Die Dramatik wird allerdings erst an einer anderen Zahl deutlich: Die Mautgebühren für Lkw sind seit 2010 um 16 Prozent gesunken, die Trassengebühren der Gütereisenbahn dagegen um 16 Prozent gestiegen. Jede Senkung der Trassenmaut würde im Preiswettbewerb vor allem gegen die Straße wirken.

Während sich der Staatskonzern mit seinen Konkurrenten in der Frage nach einer Senkung der Schienenmaut in den den Armen liegen, entzündet sich allerdings gerade ein bizarrer Streit um die Höhe der Trassenpreise ab 2019. Die Bahn hat bei der Aufsichtsbehörde Bundesnetzagentur ihre Kosten-Kalkulation eingereicht, auf deren Grundlage am Ende entschieden wird, was Fern-, Regio- und Güterzüge künftig für jeden Kilometer auf dem Schienennetz zu zahlen haben. Die DB-Konkurrenten schlagen Alarm.


Gutachten sorgt für Aufregung

Die im Netzwerk Europäischer Eisenbahnen (NER) zusammengeschlossenen Bahngesellschaften und der Verband der Güterwagenhalter (VPI) haben mit Unterstützung der Gewerkschaft der Lokomotivführer (GDL) ein Gutachten in Auftrag gegeben, das für reichlich Aufregung sorgt. Darin kommt der Gutachter, der Berliner Wissenschaftler Christian Böttger, zu dem Schluss, dass die Deutsche Bahn überhöhte Kapitalkosten zur Berechnung der Trassenpreise von 950 Millionen Euro in Rechnung stellen wolle. Die Bahn setzte sogar Zinsen auf Steuern an, die sie gar nicht zahle, sagt Böttger.
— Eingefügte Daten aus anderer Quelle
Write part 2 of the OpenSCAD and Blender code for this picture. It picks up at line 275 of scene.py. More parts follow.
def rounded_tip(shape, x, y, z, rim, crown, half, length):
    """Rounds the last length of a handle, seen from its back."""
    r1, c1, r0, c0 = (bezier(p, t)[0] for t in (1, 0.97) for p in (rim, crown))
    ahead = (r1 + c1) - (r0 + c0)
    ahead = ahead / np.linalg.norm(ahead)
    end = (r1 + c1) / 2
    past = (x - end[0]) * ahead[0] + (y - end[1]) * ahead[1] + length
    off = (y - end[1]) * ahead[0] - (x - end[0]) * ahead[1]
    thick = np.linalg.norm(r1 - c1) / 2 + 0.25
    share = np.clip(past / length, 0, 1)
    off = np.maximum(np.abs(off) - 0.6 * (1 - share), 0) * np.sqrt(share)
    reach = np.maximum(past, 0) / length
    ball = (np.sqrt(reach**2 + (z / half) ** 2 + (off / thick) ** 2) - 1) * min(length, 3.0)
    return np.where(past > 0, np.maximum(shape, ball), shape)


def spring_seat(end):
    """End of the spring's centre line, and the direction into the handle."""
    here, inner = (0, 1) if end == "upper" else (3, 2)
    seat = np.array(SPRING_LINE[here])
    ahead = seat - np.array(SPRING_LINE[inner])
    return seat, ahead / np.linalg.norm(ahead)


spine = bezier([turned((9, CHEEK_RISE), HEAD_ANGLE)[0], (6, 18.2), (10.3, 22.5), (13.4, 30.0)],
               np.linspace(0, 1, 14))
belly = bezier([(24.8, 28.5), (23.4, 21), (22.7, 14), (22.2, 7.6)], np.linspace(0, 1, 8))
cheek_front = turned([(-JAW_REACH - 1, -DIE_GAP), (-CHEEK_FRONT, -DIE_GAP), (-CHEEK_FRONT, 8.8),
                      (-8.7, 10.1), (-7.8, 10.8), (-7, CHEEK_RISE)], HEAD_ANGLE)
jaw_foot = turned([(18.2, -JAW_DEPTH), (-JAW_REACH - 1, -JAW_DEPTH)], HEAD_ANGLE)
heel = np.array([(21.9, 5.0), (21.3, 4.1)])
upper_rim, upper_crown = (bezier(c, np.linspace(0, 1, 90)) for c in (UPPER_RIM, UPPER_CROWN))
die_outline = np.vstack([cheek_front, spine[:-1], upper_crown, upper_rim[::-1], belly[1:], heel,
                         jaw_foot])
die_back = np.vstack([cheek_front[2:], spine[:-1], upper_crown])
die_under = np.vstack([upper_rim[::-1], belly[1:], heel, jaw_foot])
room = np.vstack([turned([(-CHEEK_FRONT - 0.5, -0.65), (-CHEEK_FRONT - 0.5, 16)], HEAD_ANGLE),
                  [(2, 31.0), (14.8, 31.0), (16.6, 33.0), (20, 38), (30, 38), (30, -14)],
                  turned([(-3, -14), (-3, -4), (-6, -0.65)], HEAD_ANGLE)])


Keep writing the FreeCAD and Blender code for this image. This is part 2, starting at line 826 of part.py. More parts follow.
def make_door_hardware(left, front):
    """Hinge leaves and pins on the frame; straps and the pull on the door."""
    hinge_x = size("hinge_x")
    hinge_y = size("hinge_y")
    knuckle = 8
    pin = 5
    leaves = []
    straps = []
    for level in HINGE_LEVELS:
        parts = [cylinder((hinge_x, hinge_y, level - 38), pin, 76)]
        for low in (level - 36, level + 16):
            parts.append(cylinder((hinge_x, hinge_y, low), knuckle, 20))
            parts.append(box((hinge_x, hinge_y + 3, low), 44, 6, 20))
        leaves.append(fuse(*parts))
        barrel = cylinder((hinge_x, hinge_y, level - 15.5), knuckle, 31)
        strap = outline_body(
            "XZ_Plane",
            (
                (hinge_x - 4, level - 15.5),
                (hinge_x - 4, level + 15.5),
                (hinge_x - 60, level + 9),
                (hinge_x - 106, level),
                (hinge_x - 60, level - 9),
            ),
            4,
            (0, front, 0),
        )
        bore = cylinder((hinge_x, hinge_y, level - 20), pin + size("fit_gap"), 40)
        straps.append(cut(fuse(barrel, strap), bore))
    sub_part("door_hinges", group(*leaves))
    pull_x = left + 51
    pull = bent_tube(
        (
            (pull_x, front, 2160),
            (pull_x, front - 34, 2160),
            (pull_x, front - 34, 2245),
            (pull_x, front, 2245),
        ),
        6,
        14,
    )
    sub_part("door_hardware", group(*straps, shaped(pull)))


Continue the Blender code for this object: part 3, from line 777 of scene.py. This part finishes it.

Insgesamt habe der Konzern 1,225 Milliarden Euro angesetzt, Böttger hält allenfalls 270 Millionen davon für gerechtfertigt.

Käme die Bahn mit ihren Forderungen durch, so heißt es bei den Initiatoren, liefe das auf einen elfprozentigen Anstieg der Schienenmaut und damit das „größte Trassenpreisprogramm in der DB-Geschichte“ hinaus. Und das ausrechnet jetzt, wo gerade über eine Senkung diskutiert werde um den Schienenverkehr wettbewerbsfähig zu machen.

Bahn-Infrastrukturchef Frank Sennhenn konterte am Dienstag derartige Berechnungen mit einem Satz: „Niemand muss Sorge haben, dass wir im Vorfeld einer Trassenpreishalbierung die Preise schon mal deutlich erhöhen.“ Die Vorwürfe entbehrten jeder Grundlage, hieß es beim Staatskonzern.

Einer hält den Zank um Kosten und Kalkulationen für völlig überflüssig. Der streitbare GdL-Gewerkschaftsvorsitzende Claus Weselsky plädiert für eine Radikalreform: Die Bahn solle in eine gemeinnützige Gesellschaft umgewandelt und damit „von der Gewinnerzielung befreit werden“. Aber davon redet in Berlin derzeit niemand. Dafür gibt es möglicherweise noch im Juni den Masterplan Schiene des Verkehrsministers. Dobrindt, so heißt es in der Branche, habe sich die Präsentation selbst vorbehalten.